[Scripts that build objects]
※ ※ ※

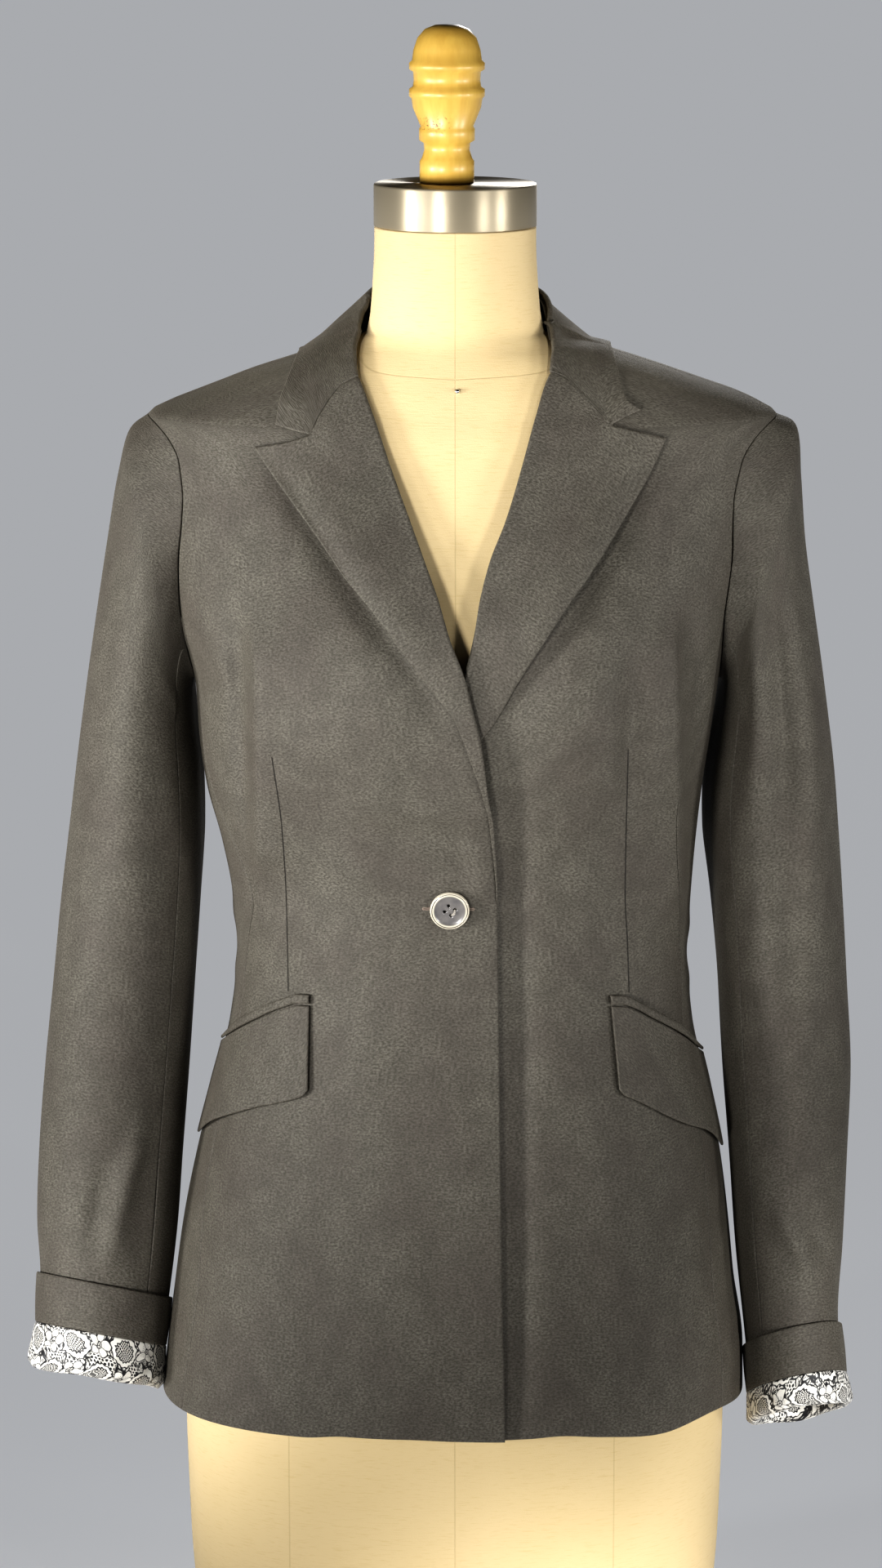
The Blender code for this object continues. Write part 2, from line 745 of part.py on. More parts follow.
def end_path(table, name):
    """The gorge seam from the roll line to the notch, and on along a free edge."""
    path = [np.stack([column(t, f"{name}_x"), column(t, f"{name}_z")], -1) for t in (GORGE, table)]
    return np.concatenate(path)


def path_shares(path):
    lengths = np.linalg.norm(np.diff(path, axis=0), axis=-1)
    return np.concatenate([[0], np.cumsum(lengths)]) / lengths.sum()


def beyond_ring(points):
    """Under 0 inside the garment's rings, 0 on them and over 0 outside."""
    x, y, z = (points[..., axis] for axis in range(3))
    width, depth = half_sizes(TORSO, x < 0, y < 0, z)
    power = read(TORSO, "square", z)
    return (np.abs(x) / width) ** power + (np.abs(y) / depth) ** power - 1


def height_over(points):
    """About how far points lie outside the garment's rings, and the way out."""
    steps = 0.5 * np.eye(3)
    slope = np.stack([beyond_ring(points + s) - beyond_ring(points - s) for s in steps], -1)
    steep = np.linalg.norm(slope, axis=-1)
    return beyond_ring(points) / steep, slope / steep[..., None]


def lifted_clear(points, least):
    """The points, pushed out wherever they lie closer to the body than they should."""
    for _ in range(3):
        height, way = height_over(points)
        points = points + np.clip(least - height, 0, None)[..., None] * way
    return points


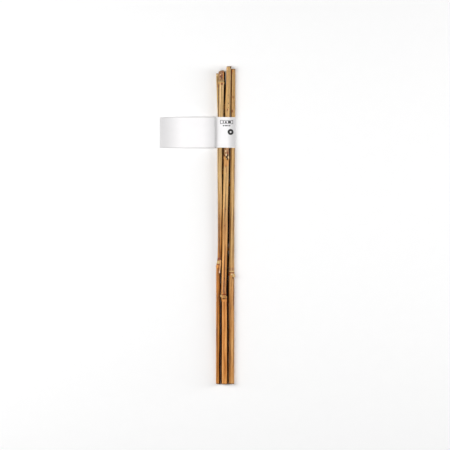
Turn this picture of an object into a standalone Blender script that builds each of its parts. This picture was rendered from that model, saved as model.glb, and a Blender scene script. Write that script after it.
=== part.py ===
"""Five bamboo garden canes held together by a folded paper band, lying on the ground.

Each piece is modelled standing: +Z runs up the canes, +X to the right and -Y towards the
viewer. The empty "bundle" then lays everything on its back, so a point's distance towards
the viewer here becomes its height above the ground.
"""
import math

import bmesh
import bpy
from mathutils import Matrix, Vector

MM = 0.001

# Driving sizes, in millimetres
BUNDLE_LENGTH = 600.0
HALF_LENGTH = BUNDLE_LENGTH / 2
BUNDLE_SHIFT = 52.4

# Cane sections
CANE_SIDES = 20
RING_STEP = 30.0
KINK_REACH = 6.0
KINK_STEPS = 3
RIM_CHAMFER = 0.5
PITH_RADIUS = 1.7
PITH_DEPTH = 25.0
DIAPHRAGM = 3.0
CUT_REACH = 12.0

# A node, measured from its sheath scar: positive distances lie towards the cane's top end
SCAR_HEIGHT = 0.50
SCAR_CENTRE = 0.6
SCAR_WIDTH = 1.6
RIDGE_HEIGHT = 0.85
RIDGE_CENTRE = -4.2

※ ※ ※

Isolate the lines above that contain the word "Blender" and copy them.

* **Answer to this exercise**
The Blender code for this object continues. Write part 2, from line 745 of part.py on. More parts follow.
Turn this picture of an object into a standalone Blender script that builds each of its parts. This picture was rendered from that model, saved as model.glb, and a Blender scene script. Write that script after it.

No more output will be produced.